(Rows from a 3D modeling dataset)
_ _ _

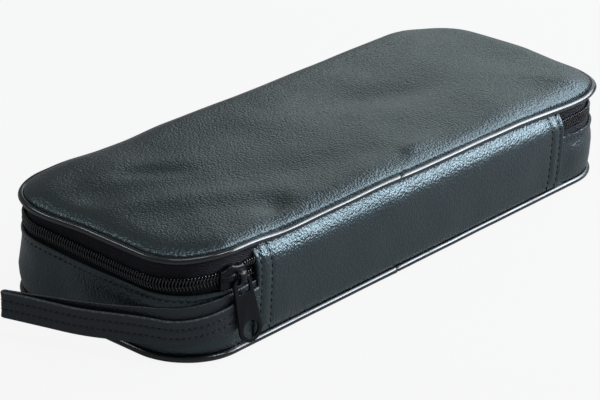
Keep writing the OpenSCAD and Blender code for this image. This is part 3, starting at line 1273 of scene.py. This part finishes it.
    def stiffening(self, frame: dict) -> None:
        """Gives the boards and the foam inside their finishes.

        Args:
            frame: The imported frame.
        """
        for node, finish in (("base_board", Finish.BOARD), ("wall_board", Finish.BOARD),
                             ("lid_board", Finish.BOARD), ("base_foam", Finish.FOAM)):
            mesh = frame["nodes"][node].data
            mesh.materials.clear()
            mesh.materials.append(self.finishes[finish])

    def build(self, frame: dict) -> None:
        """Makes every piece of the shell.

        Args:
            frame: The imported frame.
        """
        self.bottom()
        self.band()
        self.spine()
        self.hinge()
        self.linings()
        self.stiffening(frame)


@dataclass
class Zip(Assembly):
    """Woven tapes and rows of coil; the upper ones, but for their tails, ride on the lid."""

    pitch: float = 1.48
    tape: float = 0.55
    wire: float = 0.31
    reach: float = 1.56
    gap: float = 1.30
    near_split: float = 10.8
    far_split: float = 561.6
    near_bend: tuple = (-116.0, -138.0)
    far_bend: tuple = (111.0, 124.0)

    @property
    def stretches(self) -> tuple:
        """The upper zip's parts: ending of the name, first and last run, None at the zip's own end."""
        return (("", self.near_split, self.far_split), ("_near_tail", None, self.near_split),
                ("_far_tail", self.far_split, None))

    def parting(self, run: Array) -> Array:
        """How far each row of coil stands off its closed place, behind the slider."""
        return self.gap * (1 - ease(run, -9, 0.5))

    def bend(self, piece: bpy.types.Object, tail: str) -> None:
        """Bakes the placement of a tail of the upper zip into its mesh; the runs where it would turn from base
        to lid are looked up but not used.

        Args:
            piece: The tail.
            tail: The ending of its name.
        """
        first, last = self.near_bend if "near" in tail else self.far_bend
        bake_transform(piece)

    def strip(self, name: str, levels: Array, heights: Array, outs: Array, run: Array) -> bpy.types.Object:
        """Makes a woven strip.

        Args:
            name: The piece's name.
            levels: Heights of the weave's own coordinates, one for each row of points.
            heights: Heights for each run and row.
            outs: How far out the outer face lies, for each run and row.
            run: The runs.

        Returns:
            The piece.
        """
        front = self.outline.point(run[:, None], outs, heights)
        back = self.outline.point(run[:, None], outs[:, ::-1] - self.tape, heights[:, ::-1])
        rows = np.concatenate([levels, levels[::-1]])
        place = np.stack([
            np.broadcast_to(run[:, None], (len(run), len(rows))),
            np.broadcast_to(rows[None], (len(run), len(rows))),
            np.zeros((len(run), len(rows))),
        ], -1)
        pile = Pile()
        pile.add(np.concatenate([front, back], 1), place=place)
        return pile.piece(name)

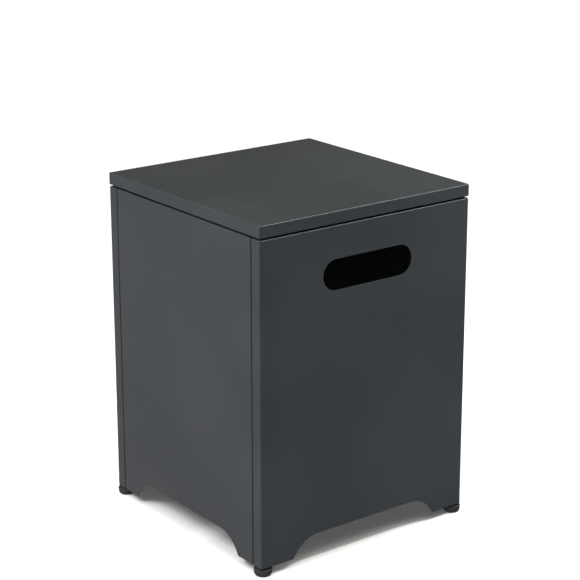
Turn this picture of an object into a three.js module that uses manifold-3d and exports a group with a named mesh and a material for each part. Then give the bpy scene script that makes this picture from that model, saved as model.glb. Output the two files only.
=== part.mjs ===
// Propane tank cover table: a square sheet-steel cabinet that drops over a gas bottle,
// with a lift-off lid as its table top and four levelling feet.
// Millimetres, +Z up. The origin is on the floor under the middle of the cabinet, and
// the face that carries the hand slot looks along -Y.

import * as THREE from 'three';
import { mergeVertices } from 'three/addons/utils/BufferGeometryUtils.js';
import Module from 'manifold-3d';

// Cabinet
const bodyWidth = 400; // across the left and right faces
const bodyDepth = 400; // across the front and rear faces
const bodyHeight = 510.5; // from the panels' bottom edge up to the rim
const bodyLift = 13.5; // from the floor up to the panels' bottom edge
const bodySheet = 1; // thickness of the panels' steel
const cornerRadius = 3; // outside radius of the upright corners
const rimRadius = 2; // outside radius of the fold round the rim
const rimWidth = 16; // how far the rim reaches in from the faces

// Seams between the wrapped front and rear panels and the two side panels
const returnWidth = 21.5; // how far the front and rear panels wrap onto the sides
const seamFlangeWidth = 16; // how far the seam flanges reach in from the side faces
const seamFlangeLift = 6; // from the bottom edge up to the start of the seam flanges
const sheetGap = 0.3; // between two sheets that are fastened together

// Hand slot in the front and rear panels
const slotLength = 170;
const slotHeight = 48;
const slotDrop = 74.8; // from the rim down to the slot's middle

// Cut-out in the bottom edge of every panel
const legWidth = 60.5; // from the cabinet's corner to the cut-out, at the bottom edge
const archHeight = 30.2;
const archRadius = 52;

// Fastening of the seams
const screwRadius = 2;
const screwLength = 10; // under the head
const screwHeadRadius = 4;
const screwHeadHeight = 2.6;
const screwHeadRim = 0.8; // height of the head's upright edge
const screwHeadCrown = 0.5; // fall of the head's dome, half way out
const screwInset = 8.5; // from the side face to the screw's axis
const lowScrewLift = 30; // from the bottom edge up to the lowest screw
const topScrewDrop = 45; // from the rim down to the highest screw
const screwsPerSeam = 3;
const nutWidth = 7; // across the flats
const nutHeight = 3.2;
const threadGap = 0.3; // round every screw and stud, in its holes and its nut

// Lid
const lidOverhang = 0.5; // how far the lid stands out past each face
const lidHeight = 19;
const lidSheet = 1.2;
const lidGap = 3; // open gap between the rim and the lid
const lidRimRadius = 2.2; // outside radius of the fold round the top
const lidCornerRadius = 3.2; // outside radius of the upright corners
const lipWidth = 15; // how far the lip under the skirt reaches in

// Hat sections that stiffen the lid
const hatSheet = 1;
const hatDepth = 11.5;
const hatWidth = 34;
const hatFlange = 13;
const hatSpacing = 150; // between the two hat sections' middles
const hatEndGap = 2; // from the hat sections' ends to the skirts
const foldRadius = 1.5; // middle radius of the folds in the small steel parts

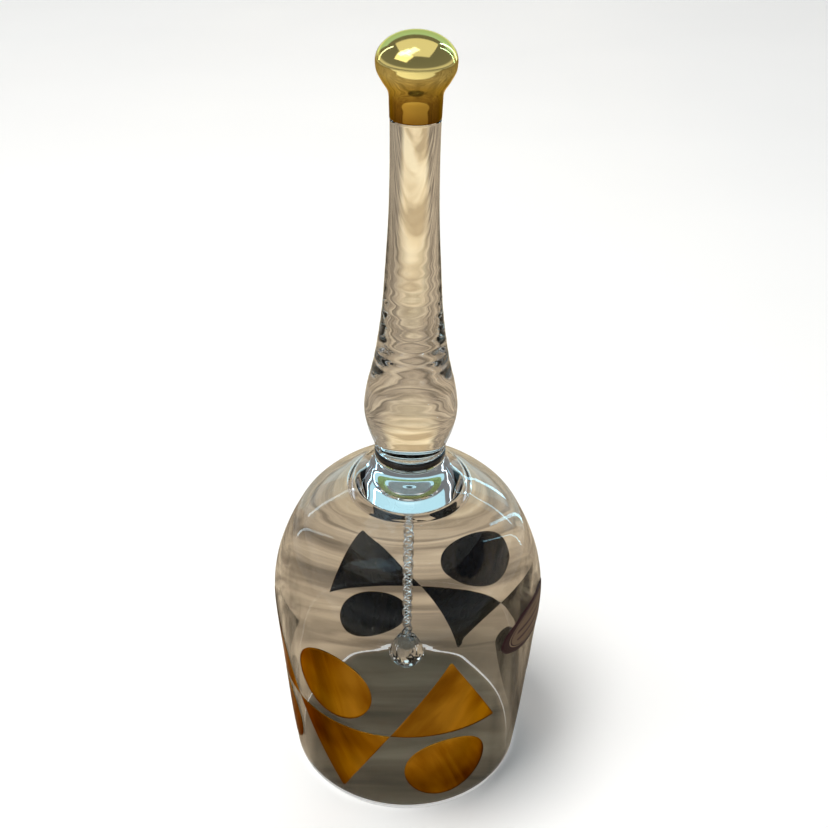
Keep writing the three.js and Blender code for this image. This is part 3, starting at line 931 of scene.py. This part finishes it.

_ _ _

* [WHAT THE TASK ASKS]:
Quote each line above in full, word for word.

* [TASK ANSWER]:
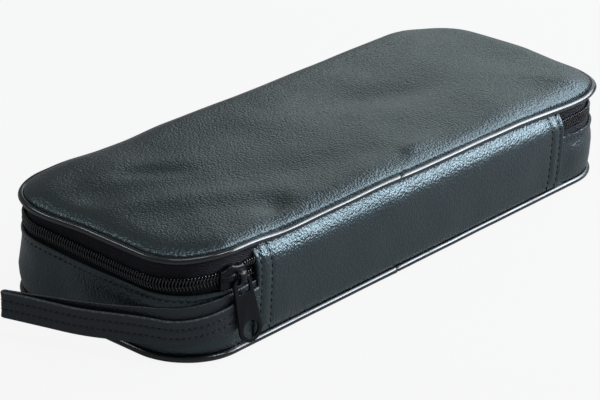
Keep writing the OpenSCAD and Blender code for this image. This is part 3, starting at line 1273 of scene.py. This part finishes it.
    def stiffening(self, frame: dict) -> None:
        """Gives the boards and the foam inside their finishes.

        Args:
            frame: The imported frame.
        """
        for node, finish in (("base_board", Finish.BOARD), ("wall_board", Finish.BOARD),
                             ("lid_board", Finish.BOARD), ("base_foam", Finish.FOAM)):
            mesh = frame["nodes"][node].data
            mesh.materials.clear()
            mesh.materials.append(self.finishes[finish])

    def build(self, frame: dict) -> None:
        """Makes every piece of the shell.

        Args:
            frame: The imported frame.
        """
        self.bottom()
        self.band()
        self.spine()
        self.hinge()
        self.linings()
        self.stiffening(frame)


@dataclass
class Zip(Assembly):
    """Woven tapes and rows of coil; the upper ones, but for their tails, ride on the lid."""

    pitch: float = 1.48
    tape: float = 0.55
    wire: float = 0.31
    reach: float = 1.56
    gap: float = 1.30
    near_split: float = 10.8
    far_split: float = 561.6
    near_bend: tuple = (-116.0, -138.0)
    far_bend: tuple = (111.0, 124.0)

    @property
    def stretches(self) -> tuple:
        """The upper zip's parts: ending of the name, first and last run, None at the zip's own end."""
        return (("", self.near_split, self.far_split), ("_near_tail", None, self.near_split),
                ("_far_tail", self.far_split, None))

    def parting(self, run: Array) -> Array:
        """How far each row of coil stands off its closed place, behind the slider."""
        return self.gap * (1 - ease(run, -9, 0.5))

    def bend(self, piece: bpy.types.Object, tail: str) -> None:
        """Bakes the placement of a tail of the upper zip into its mesh; the runs where it would turn from base
        to lid are looked up but not used.

        Args:
            piece: The tail.
            tail: The ending of its name.
        """
        first, last = self.near_bend if "near" in tail else self.far_bend
        bake_transform(piece)

    def strip(self, name: str, levels: Array, heights: Array, outs: Array, run: Array) -> bpy.types.Object:
        """Makes a woven strip.

        Args:
            name: The piece's name.
            levels: Heights of the weave's own coordinates, one for each row of points.
            heights: Heights for each run and row.
            outs: How far out the outer face lies, for each run and row.
            run: The runs.

        Returns:
            The piece.
        """
        front = self.outline.point(run[:, None], outs, heights)
        back = self.outline.point(run[:, None], outs[:, ::-1] - self.tape, heights[:, ::-1])
        rows = np.concatenate([levels, levels[::-1]])
        place = np.stack([
            np.broadcast_to(run[:, None], (len(run), len(rows))),
            np.broadcast_to(rows[None], (len(run), len(rows))),
            np.zeros((len(run), len(rows))),
        ], -1)
        pile = Pile()
        pile.add(np.concatenate([front, back], 1), place=place)
        return pile.piece(name)

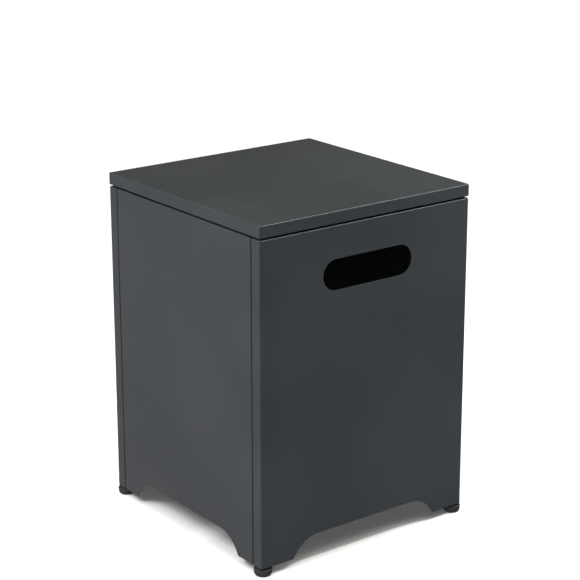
Turn this picture of an object into a three.js module that uses manifold-3d and exports a group with a named mesh and a material for each part. Then give the bpy scene script that makes this picture from that model, saved as model.glb. Output the two files only.
=== part.mjs ===
// Propane tank cover table: a square sheet-steel cabinet that drops over a gas bottle,
// with a lift-off lid as its table top and four levelling feet.
// Millimetres, +Z up. The origin is on the floor under the middle of the cabinet, and
// the face that carries the hand slot looks along -Y.

import * as THREE from 'three';
import { mergeVertices } from 'three/addons/utils/BufferGeometryUtils.js';
import Module from 'manifold-3d';

// Cabinet
const bodyWidth = 400; // across the left and right faces
const bodyDepth = 400; // across the front and rear faces
const bodyHeight = 510.5; // from the panels' bottom edge up to the rim
const bodyLift = 13.5; // from the floor up to the panels' bottom edge
const bodySheet = 1; // thickness of the panels' steel
const cornerRadius = 3; // outside radius of the upright corners
const rimRadius = 2; // outside radius of the fold round the rim
const rimWidth = 16; // how far the rim reaches in from the faces

// Seams between the wrapped front and rear panels and the two side panels
const returnWidth = 21.5; // how far the front and rear panels wrap onto the sides
const seamFlangeWidth = 16; // how far the seam flanges reach in from the side faces
const seamFlangeLift = 6; // from the bottom edge up to the start of the seam flanges
const sheetGap = 0.3; // between two sheets that are fastened together

// Hand slot in the front and rear panels
const slotLength = 170;
const slotHeight = 48;
const slotDrop = 74.8; // from the rim down to the slot's middle

// Cut-out in the bottom edge of every panel
const legWidth = 60.5; // from the cabinet's corner to the cut-out, at the bottom edge
const archHeight = 30.2;
const archRadius = 52;

// Fastening of the seams
const screwRadius = 2;
const screwLength = 10; // under the head
const screwHeadRadius = 4;
const screwHeadHeight = 2.6;
const screwHeadRim = 0.8; // height of the head's upright edge
const screwHeadCrown = 0.5; // fall of the head's dome, half way out
const screwInset = 8.5; // from the side face to the screw's axis
const lowScrewLift = 30; // from the bottom edge up to the lowest screw
const topScrewDrop = 45; // from the rim down to the highest screw
const screwsPerSeam = 3;
const nutWidth = 7; // across the flats
const nutHeight = 3.2;
const threadGap = 0.3; // round every screw and stud, in its holes and its nut

// Lid
const lidOverhang = 0.5; // how far the lid stands out past each face
const lidHeight = 19;
const lidSheet = 1.2;
const lidGap = 3; // open gap between the rim and the lid
const lidRimRadius = 2.2; // outside radius of the fold round the top
const lidCornerRadius = 3.2; // outside radius of the upright corners
const lipWidth = 15; // how far the lip under the skirt reaches in

// Hat sections that stiffen the lid
const hatSheet = 1;
const hatDepth = 11.5;
const hatWidth = 34;
const hatFlange = 13;
const hatSpacing = 150; // between the two hat sections' middles
const hatEndGap = 2; // from the hat sections' ends to the skirts
const foldRadius = 1.5; // middle radius of the folds in the small steel parts

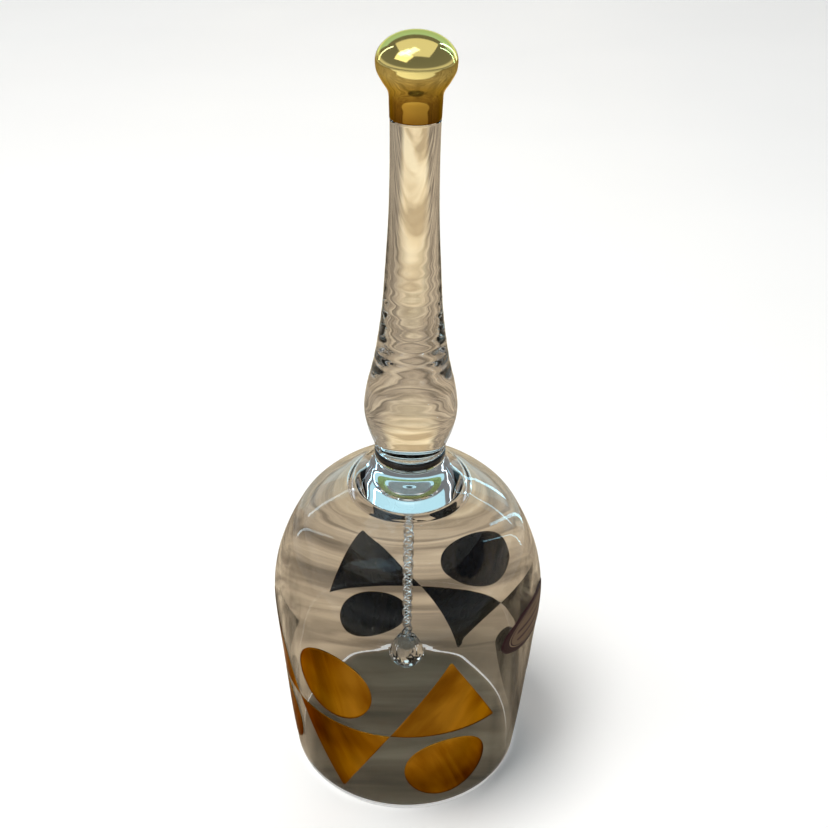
Keep writing the three.js and Blender code for this image. This is part 3, starting at line 931 of scene.py. This part finishes it.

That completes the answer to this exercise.